Entries:
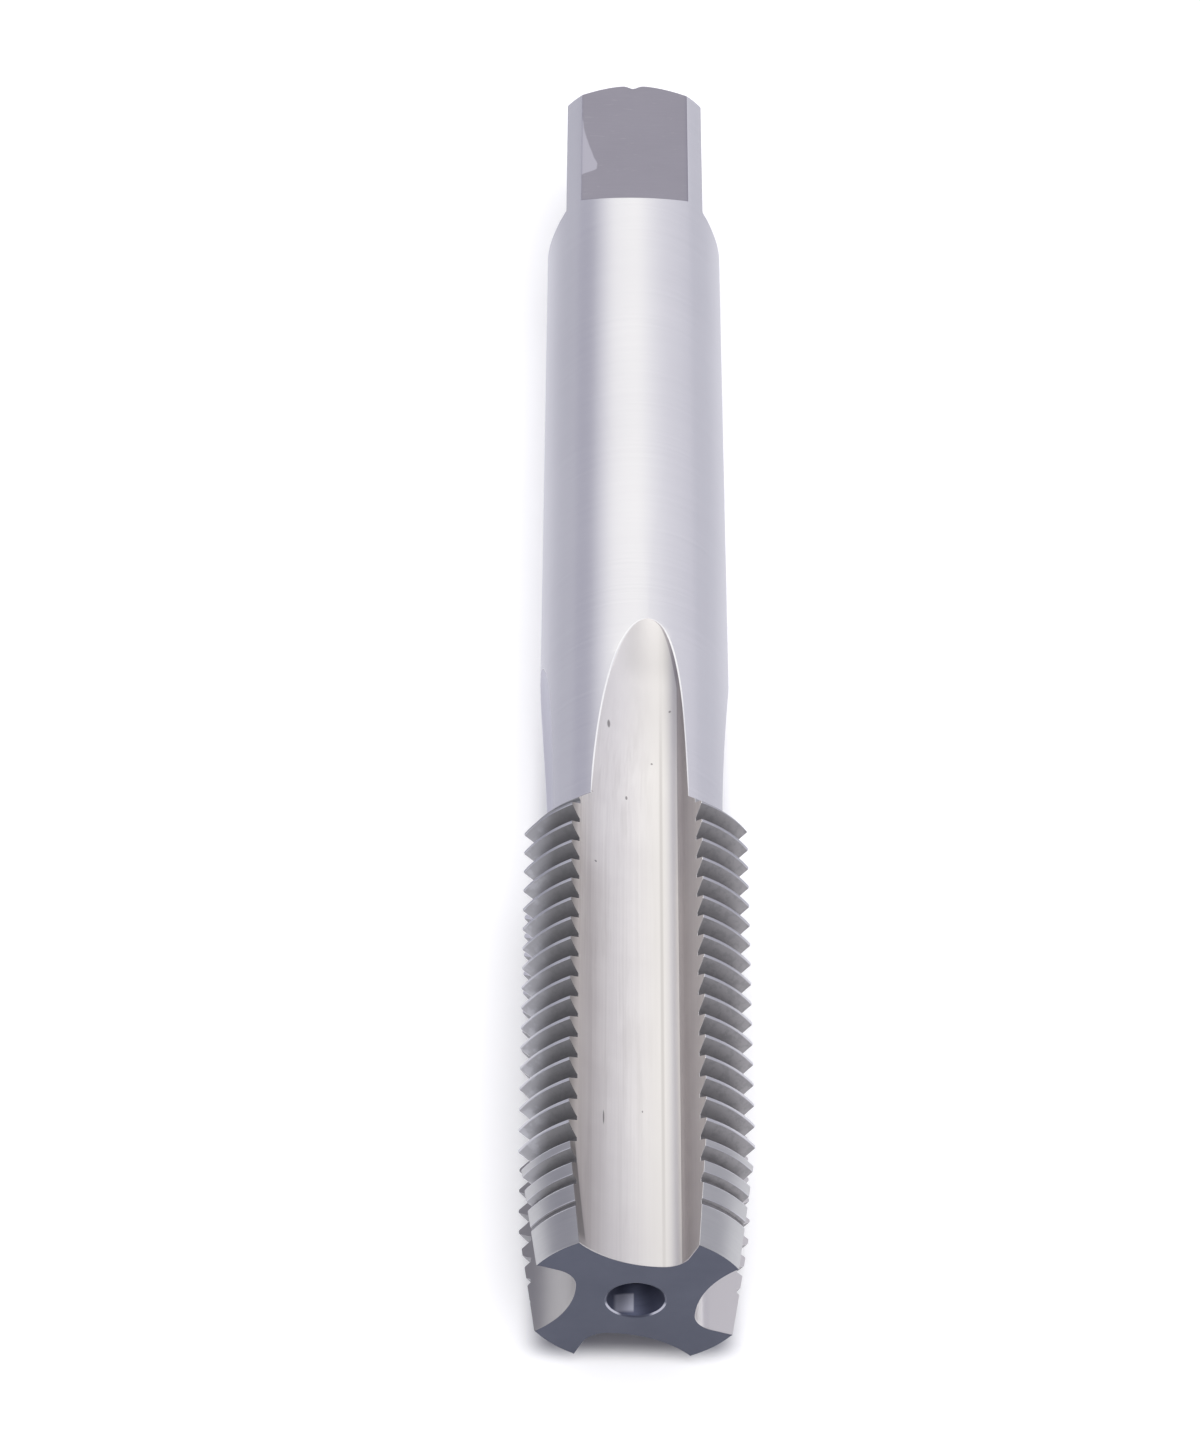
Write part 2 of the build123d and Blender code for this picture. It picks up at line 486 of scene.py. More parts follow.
# %% Break the tip's edge
def tip_break(ring, amount):
    """The first ring, drawn in a little all round."""
    flat = ring[:, [0, 2]]
    tangent = np.roll(flat, -1, 0) - np.roll(flat, 1, 0)
    inward = np.stack([tangent[:, 1], -tangent[:, 0]], 1)
    inward /= np.linalg.norm(inward, axis=1)[:, None]
    result = ring.copy()
    result[:, [0, 2]] += amount * inward
    return result


tip_edge_break = 0.03
fluted_rings[0] = tip_break(fluted_rings[0], tip_edge_break)
all_rings = np.concatenate([fluted_rings, np.array(round_rings)])
print("the tip's edge is broken by", tip_edge_break, "mm")

# %% Name the finish of each face
finish_names = [
    "shank", "square", "flute", "rake", "flank", "back flank", "root", "crest", "lead",
    "edge", "face", "hole", "rim",
]
zone = {name: index for index, name in enumerate(finish_names)}
zone.update({"shoulder": zone["lead"], "foot": zone["square"], "chamfer": zone["lead"]})
ring_surfaces = [name for name, _ in rings] + round_surfaces
around_flute = ["flute"] * (arc_points - 1) + ["rake"] * (flute_points - arc_points)
around_land = ["cutting edge"] + ["land"] * (land_points - 1) + ["heel edge"]
sectors = (around_flute + around_land) * 4


def finish_of(ring, column):
    """The finish of the face that follows a ring at a column."""
    surface, sector = ring_surfaces[ring], sectors[column]
    if ring < len(rings) - 1:
        if sector == "heel edge" and surface != "shank":
            return "root"
        if "edge" in sector:
            return "edge"
        if sector == "land":
            return "crest" if surface == "edge" else surface
        return sector
    if surface in ("square", "foot"):
        return "shank" if sector == "land" else "square"
    return surface


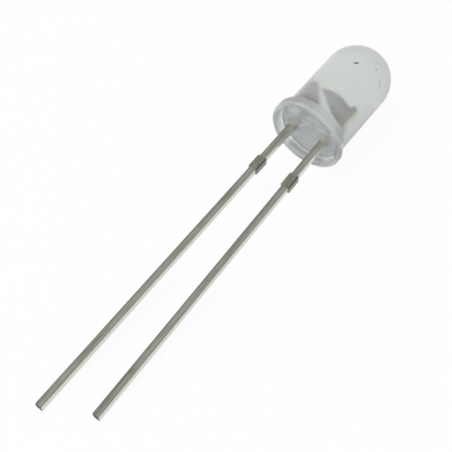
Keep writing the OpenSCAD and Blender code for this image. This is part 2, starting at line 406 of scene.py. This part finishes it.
def resin_material():
    material, graph = new_material("milky_resin")
    place = upright(graph)
    sideways, upwards, height = graph.split(place)
    past_lead = graph.minus(graph.size_of(sideways), LEAD_X)
    measures = {
        "sideways": sideways,
        "upwards": upwards,
        "height": height,
        "radius": from_axis(graph, place),
        "from_lead": graph.larger(graph.size_of(past_lead), graph.size_of(upwards)),
    }
    masks = {name: graph.mask(measures, edges) for name, edges in RESIN_PLACES.items()}
    cloud = graph.noise(place, scale=0.9, detail=4.0, rough=0.6)
    marks = dirt(graph, place)
    colour = graph.mix_color(marks, resin_colour(graph, masks, cloud), DIRT_TINT)

    rough = graph.ramp(height, *PLAIN_ROUGH)
    edges = graph.larger(masks["ring"], masks["lip"])
    rough = graph.plus(rough, graph.times(edges, EDGES_ROUGHER))
    for name, more in ROUGHER:
        rough = graph.plus(rough, graph.times(masks[name], more))

    clearness = graph.ramp(height, *PLAIN_CLEAR)
    for name, more in CLEARER:
        clearness = graph.plus(clearness, graph.times(masks[name], more))
    clearness = graph.times(clearness, graph.minus(1.0, marks), clamp=True)

    grain = graph.noise(place, scale=5.0, detail=3.0)
    graph.surface(
        Base_Color=colour,
        Roughness=rough,
        IOR=1.5,
        Transmission_Weight=clearness,
        Normal=graph.bump(grain, strength=0.08, distance=0.00002),
    )
    return material


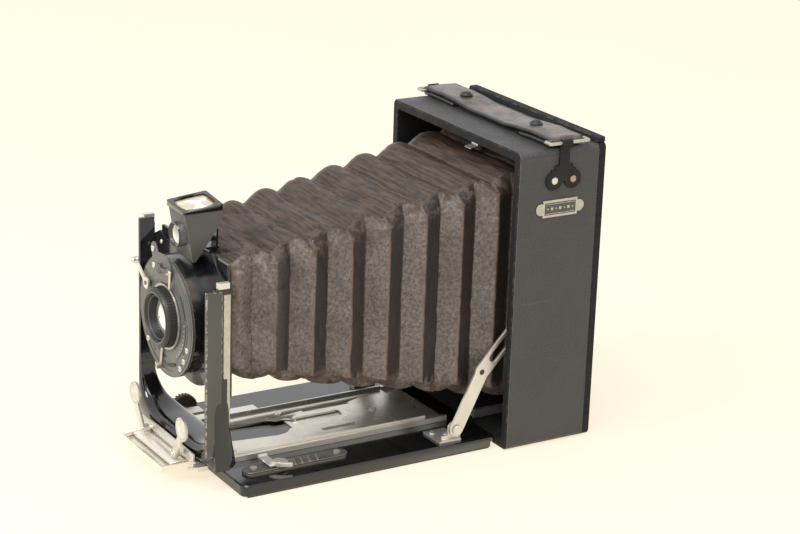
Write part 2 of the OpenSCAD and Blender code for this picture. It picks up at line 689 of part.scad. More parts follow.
module cocking_lever() color([0.78, 0.72, 0.64]) {
    y = face_y - 2.2;
    difference() {
        union() {
            along_y(y, y + 1) {
                translate(cock_c) circle(r = 3);
                slot_shape(cock_c, [-31, 99.5], 1.1);
            }
            rod_y(y - 1.4, y + 1.6, -32, 100.2, 1.7);
        }
        rod_y(y - 3, y + 5, cock_c[0], cock_c[1], 1.05);
    }
}

module release_lever() color([0.72, 0.66, 0.6]) difference() {
    along_y(face_y + 3.5, face_y + 4.5) {
        translate(release_c) circle(r = 3);
        slot_shape(release_c, [-30, 85.5], 1.6);
        translate([-32, 86]) circle(r = 4.2);
    }
    rod_y(face_y, face_y + 8, release_c[0], release_c[1], 1.25);
}

// Reflex finder: a folded sheet box with a front lens, a top lens and a sloping mirror back
module finder() color([0.2, 0.2, 0.2]) {
    x0 = finder_x - finder_w / 2;
    x1 = finder_x + finder_w / 2;
    y = mouth_y;
    difference() {
        along_x(x0, x1) polygon([[y - 163, 138], [y - 143.3, 138], [y - 143.3, 130.5], [y - 156.8, 112.4],
            [y - 158.4, 112.4]]);
        along_x(x0 + 1.2, x1 - 1.2) polygon([[y - 161.8, 139], [y - 144.5, 139], [y - 144.5, 131], [y - 157, 114.4],
            [y - 158, 114.4]]);
        rod_y(y - 166, y - 155, finder_x, 125, 5.2);
        rod_y(y - 150, y - 140, finder_pivot[0], finder_pivot[1], 1.05);
    }
    difference() {
        rod_y(y - 163.8, y - 159.8, finder_x, 125, 6.4);
        rod_y(y - 164.8, y - 150, finder_x, 125, 5.2);
    }
}

case_shell();
case_leather();
back_plate();
holder_channel();
focusing_back();
ground_glass();
hood_lid();
hood_hinge_pin();
carrying_strap();
strap_snaps();
strap_loops();
strap_brackets();
strap_rivets();
side_nameplate();
tripod_bushes();
body_rails();
strut_studs();
bellows_hook();
hinge_leaf_body();
hinge_pin();
bellows_rear();
bellows_middle();
bellows_front();
bellows_front_frame();
drop_bed();
bed_leather();
hinge_leaf_bed();
bed_bush();
fixed_track();
strut_feet();
bed_screws();
distance_scale();
focus_catch();
pinion_bearing();
strut_left();
strut_right();
focus_knob();
pinion_shaft();
sliding_rail();
rail_screws();
carriage_base();
carriage_plates();
grip_left();
grip_right();
lens_standard();
standard_clips();
lens_panel();
shutter_case();
shutter_face();
shutter_screws();
front_cell();
front_glass();
rear_cell();
iris_blades();
speed_lever();
aperture_lever();
cocking_lever();
release_lever();
finder_bracket();
finder();
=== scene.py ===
"""Looks of a folding plate camera of the 1920s, open on its drop bed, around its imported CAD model."""

import json
import math

import bmesh
import bpy
from mathutils import Matrix, Vector, noise
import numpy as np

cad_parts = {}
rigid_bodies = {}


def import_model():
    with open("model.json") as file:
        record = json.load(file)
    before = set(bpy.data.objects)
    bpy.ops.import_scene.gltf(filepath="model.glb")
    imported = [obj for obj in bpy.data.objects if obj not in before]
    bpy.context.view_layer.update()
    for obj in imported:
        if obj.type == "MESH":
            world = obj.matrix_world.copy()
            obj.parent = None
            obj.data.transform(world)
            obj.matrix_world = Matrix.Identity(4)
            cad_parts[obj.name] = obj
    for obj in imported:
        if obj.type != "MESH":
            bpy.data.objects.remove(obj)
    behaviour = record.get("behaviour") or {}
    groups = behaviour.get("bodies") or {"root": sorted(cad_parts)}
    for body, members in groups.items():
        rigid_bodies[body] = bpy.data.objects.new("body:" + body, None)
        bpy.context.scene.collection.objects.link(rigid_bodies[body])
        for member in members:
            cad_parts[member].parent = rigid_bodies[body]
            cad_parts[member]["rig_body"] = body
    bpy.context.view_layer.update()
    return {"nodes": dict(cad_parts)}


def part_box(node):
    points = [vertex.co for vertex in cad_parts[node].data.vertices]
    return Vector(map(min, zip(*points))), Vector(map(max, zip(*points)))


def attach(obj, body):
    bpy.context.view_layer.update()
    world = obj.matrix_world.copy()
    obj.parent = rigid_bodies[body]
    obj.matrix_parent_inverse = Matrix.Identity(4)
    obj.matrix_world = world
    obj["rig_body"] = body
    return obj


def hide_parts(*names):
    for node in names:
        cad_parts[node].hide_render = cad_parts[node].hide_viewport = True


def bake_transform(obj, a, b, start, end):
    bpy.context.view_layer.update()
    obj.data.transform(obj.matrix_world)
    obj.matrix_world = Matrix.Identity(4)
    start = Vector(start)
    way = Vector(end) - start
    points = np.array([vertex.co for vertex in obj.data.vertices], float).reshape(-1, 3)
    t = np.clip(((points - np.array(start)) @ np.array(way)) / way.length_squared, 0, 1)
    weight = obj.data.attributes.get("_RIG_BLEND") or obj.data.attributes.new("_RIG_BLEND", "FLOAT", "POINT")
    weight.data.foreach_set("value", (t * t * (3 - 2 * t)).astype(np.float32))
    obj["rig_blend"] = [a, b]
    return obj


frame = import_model()

MM = 0.001
SHUTTER_FACE_THICK = 1.2 * MM
NOISE_LOW, NOISE_HIGH = 0.3, 0.7


# ---- camera and light ----

def place_camera(azimuth, elevation, roll, place, lens):
    """A camera looking back along its azimuth, measured from -Y towards +X, and its elevation."""
    az, el, turn = (math.radians(v) for v in (azimuth, elevation, roll))
    back = Vector((math.sin(az) * math.cos(el), -math.cos(az) * math.cos(el), math.sin(el)))
    right = Vector((0, 0, 1)).cross(back).normalized()
    up = back.cross(right)
    rolled_right = math.cos(turn) * right + math.sin(turn) * up
    rolled_up = math.cos(turn) * up - math.sin(turn) * right
    data = bpy.data.cameras.new("camera")
    data.lens = lens
    data.sensor_width = 36
    data.clip_end = 50
    camera = bpy.data.objects.new("camera", data)
    axes = Matrix((rolled_right, rolled_up, back)).transposed()
    camera.matrix_world = Matrix.Translation(place) @ axes.to_4x4()
    bpy.context.scene.collection.objects.link(camera)
    bpy.context.scene.camera = camera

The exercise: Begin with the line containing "case_shell();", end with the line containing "cad_parts[member].parent = rigid_bodies[body]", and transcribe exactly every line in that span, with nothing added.

Result:
case_shell();
case_leather();
back_plate();
holder_channel();
focusing_back();
ground_glass();
hood_lid();
hood_hinge_pin();
carrying_strap();
strap_snaps();
strap_loops();
strap_brackets();
strap_rivets();
side_nameplate();
tripod_bushes();
body_rails();
strut_studs();
bellows_hook();
hinge_leaf_body();
hinge_pin();
bellows_rear();
bellows_middle();
bellows_front();
bellows_front_frame();
drop_bed();
bed_leather();
hinge_leaf_bed();
bed_bush();
fixed_track();
strut_feet();
bed_screws();
distance_scale();
focus_catch();
pinion_bearing();
strut_left();
strut_right();
focus_knob();
pinion_shaft();
sliding_rail();
rail_screws();
carriage_base();
carriage_plates();
grip_left();
grip_right();
lens_standard();
standard_clips();
lens_panel();
shutter_case();
shutter_face();
shutter_screws();
front_cell();
front_glass();
rear_cell();
iris_blades();
speed_lever();
aperture_lever();
cocking_lever();
release_lever();
finder_bracket();
finder();
=== scene.py ===
"""Looks of a folding plate camera of the 1920s, open on its drop bed, around its imported CAD model."""

import json
import math

import bmesh
import bpy
from mathutils import Matrix, Vector, noise
import numpy as np

cad_parts = {}
rigid_bodies = {}


def import_model():
    with open("model.json") as file:
        record = json.load(file)
    before = set(bpy.data.objects)
    bpy.ops.import_scene.gltf(filepath="model.glb")
    imported = [obj for obj in bpy.data.objects if obj not in before]
    bpy.context.view_layer.update()
    for obj in imported:
        if obj.type == "MESH":
            world = obj.matrix_world.copy()
            obj.parent = None
            obj.data.transform(world)
            obj.matrix_world = Matrix.Identity(4)
            cad_parts[obj.name] = obj
    for obj in imported:
        if obj.type != "MESH":
            bpy.data.objects.remove(obj)
    behaviour = record.get("behaviour") or {}
    groups = behaviour.get("bodies") or {"root": sorted(cad_parts)}
    for body, members in groups.items():
        rigid_bodies[body] = bpy.data.objects.new("body:" + body, None)
        bpy.context.scene.collection.objects.link(rigid_bodies[body])
        for member in members:
            cad_parts[member].parent = rigid_bodies[body]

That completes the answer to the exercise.